Here ( http://files.getdropbox.com/u/196807/peaktraffic.tgz ) is a proof of concept of HashFold that I used for my solution for the facebook puzzle ( http://www.facebook.com/careers/puzzles.php?puzzle_id=8 ).

It's written in python. You can run it with './peaktraffic input'. It has 5 different use cases for HashFold: a counter, two different filters, an adjacency list builder, and a cluster finder. The README explains the solution, but does so in terms of MapReduce.

This code wasn't written with the intent of public consumption, so take it as you may.
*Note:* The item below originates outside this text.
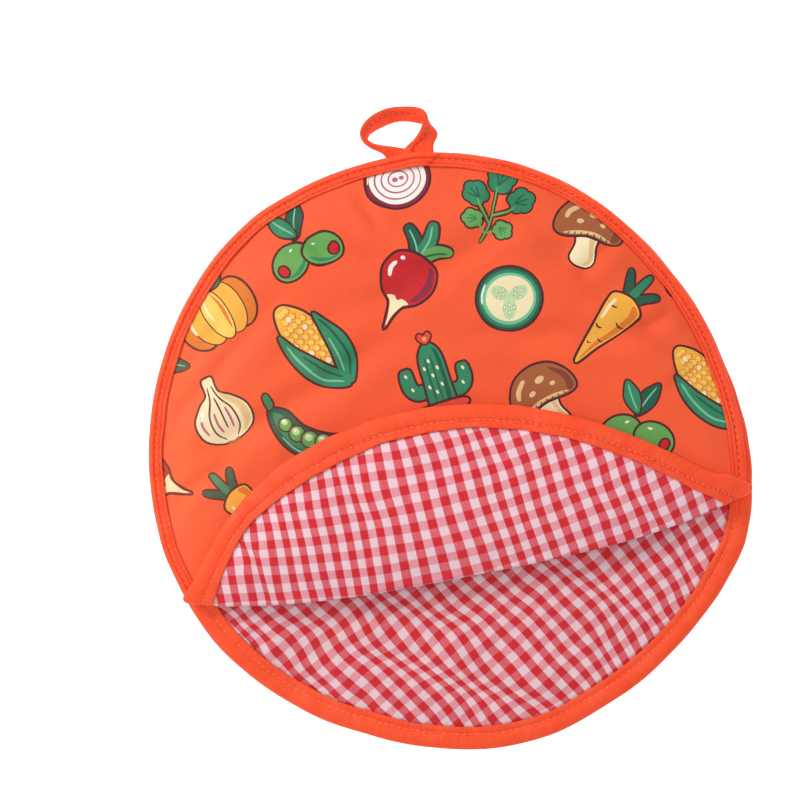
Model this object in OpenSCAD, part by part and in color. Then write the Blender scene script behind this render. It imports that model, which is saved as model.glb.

Any questions, let me know.

jganetsk · on June 22, 2009

I'm very excited to see work like this. There's no reason to accept MapReduce as the best type signature for structuring distributed, parallelizable algorithms. Most of the justification is that it "feels right", and "just works".

sgk284 · on June 23, 2009

Thanks jganetsk, words of encouragement are always appreciated.

anamax · on June 22, 2009

> So I claimed that HashFold can be more memory efficient than MapReduce. I make this claim because MapReduce needs to store all of the key-value pairs generated by the mapper, whereas HashFold only needs to store one key-value pair at any given time (in addition to the hash-table).

Not so fast. Yes, mapreduce stores all "unapplied" key-value pairs at the reducer. However, HashFold does as well, the big difference being that HashFold will start applying pairs as it sees them. While that's a win on associative functions, it's at best a tie on unassociative functions.

sgk284 · on June 23, 2009

Completely agree. I should have elaborated more on that, thanks for bringing it up.

In many cases you can have a significantly lower memory profile. In a worst case it's the same as MapReduce (as you said). I think having the additional flexibility with memory, in addition to the simpler architecture and performance attributes, makes HashFold an attractive alternative.